ElastiCache is an in-memory database engine that is included in the AWS free tier. It provides fast and scalable in-memory caching, reducing the load on your backend database and improving application performance. It also provides features such as automatic scaling, data encryption at rest, and backup and restore.
Key-value Databases main Use Cases:
- High-traffic websites: ElastiCache is ideal for high-traffic websites that require fast and efficient data access to serve web pages, user sessions, and content.

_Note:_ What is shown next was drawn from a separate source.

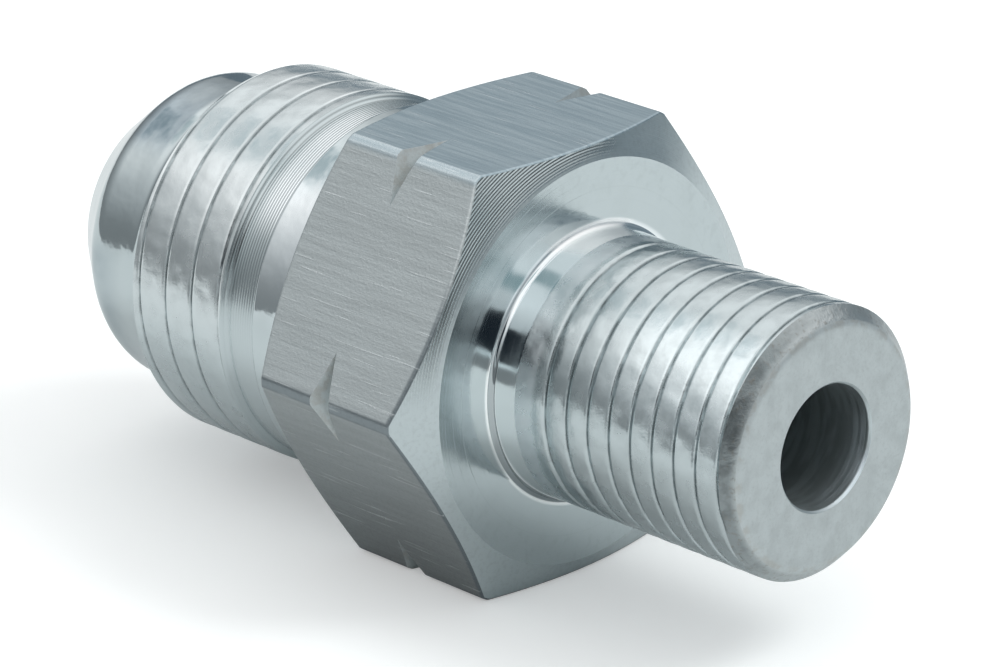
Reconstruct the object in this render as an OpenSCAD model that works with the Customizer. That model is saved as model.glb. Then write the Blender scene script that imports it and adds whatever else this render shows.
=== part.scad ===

- Real-time applications: ElastiCache can also be used to store and retrieve real-time data, such as chat messages, user notifications, and game states.
IX. Conclusion
In conclusion, choosing the right database is crucial for the success of your application. AWS offers a diverse range of database services, each with its own unique features and use cases. Relational databases are ideal for structured data, while NoSQL databases are better suited for unstructured data. Graph databases are perfect for applications that require complex relationship mapping, while document databases excel at handling semi-structured data. Data warehousing and time series databases are designed for specific use cases such as business intelligence and IoT data analysis, respectively. Finally, key-value databases are ideal for applications that require fast and simple data access.
By understanding the strengths and weaknesses of each type of database, you can choose the right AWS database service for your application. Whether you’re running a small startup or a large enterprise, AWS offers a scalable and cost-effective solution that can grow with your business.
In summary, AWS database services offer a wide range of options to suit any application’s needs. By leveraging these services, you can ensure that your data is always available, secure, and scalable, while also reducing the operational overhead of managing your own database infrastructure.